OBJECTIVE:
Which lines contain the string "materials"? Please list every one of them.

— Start DATA SEGMENT —

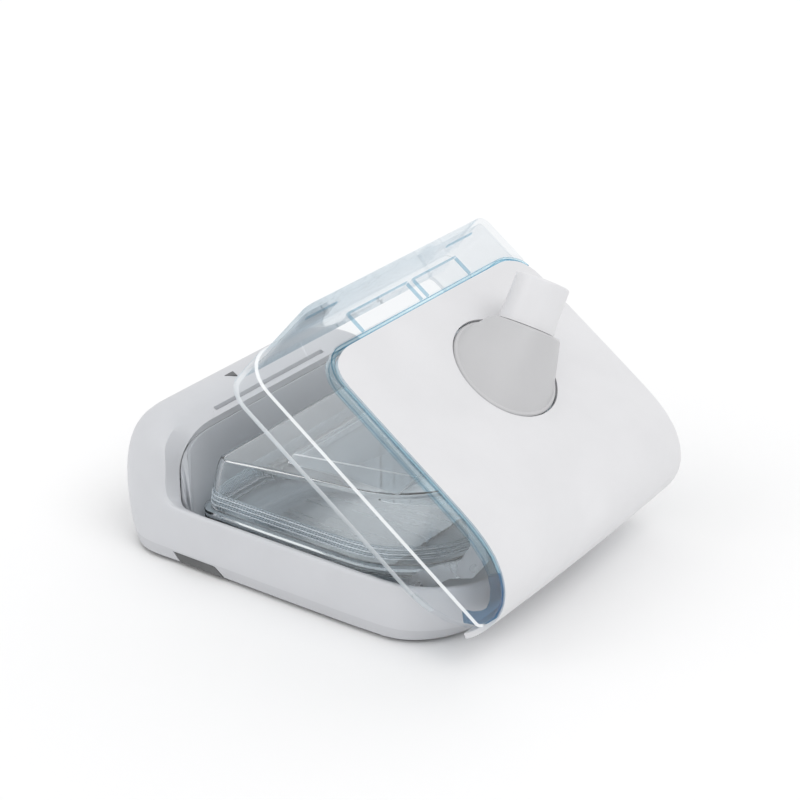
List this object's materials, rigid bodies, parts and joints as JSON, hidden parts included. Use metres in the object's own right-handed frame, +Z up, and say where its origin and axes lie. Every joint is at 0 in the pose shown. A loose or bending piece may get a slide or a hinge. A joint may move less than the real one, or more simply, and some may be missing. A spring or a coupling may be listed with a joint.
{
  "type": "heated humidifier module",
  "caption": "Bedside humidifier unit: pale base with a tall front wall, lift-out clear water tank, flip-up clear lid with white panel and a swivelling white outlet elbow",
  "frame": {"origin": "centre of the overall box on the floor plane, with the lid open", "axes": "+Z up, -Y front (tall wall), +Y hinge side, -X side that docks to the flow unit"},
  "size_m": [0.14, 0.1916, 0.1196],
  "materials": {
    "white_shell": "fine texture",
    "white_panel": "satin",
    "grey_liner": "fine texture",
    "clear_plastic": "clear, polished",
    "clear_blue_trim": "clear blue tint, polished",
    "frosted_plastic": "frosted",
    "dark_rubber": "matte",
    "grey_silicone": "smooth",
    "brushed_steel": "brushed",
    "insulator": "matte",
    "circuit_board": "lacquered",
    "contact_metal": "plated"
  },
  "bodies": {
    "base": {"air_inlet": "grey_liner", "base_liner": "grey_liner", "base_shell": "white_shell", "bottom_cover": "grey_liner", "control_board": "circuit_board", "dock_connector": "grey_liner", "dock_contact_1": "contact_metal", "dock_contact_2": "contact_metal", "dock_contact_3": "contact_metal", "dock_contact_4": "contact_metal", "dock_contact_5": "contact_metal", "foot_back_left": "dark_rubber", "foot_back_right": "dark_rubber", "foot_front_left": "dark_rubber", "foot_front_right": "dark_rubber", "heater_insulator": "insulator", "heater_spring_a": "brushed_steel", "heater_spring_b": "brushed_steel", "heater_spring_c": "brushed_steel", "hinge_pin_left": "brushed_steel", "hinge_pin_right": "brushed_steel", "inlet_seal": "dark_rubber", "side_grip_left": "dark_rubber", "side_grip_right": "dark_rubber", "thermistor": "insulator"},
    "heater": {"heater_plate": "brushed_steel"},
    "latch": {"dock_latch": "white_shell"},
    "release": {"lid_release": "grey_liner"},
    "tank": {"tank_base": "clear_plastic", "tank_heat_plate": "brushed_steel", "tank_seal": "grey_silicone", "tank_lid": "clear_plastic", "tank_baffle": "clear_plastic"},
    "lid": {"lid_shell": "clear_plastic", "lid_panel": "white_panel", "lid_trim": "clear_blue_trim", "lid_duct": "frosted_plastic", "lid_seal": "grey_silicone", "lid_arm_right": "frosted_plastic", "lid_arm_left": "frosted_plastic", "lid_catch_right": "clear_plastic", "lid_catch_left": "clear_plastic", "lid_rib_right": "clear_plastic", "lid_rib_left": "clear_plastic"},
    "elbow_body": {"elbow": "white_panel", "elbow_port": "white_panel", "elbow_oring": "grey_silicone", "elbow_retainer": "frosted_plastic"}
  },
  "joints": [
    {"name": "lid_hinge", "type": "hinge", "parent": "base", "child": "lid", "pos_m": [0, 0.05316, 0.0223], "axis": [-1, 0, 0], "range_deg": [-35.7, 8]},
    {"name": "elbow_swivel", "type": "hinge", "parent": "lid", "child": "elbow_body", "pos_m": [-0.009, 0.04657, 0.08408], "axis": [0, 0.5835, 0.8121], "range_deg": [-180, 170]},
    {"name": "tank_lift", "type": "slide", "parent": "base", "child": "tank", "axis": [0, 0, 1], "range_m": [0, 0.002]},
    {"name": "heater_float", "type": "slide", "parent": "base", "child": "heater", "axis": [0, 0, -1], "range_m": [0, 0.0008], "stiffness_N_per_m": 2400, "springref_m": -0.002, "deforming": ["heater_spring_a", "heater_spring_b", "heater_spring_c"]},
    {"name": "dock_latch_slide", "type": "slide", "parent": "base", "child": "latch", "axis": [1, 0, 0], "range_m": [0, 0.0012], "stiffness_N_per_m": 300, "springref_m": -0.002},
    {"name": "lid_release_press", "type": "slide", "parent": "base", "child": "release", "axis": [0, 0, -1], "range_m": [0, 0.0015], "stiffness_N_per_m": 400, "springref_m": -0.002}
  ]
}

— End DATA SEGMENT —

ANSWER TO THE TASK:
List this object's materials, rigid bodies, parts and joints as JSON, hidden parts included. Use metres in the object's own right-handed frame, +Z up, and say where its origin and axes lie. Every joint is at 0 in the pose shown. A loose or bending piece may get a slide or a hinge. A joint may move less than the real one, or more simply, and some may be missing. A spring or a coupling may be listed with a joint.
  "materials": {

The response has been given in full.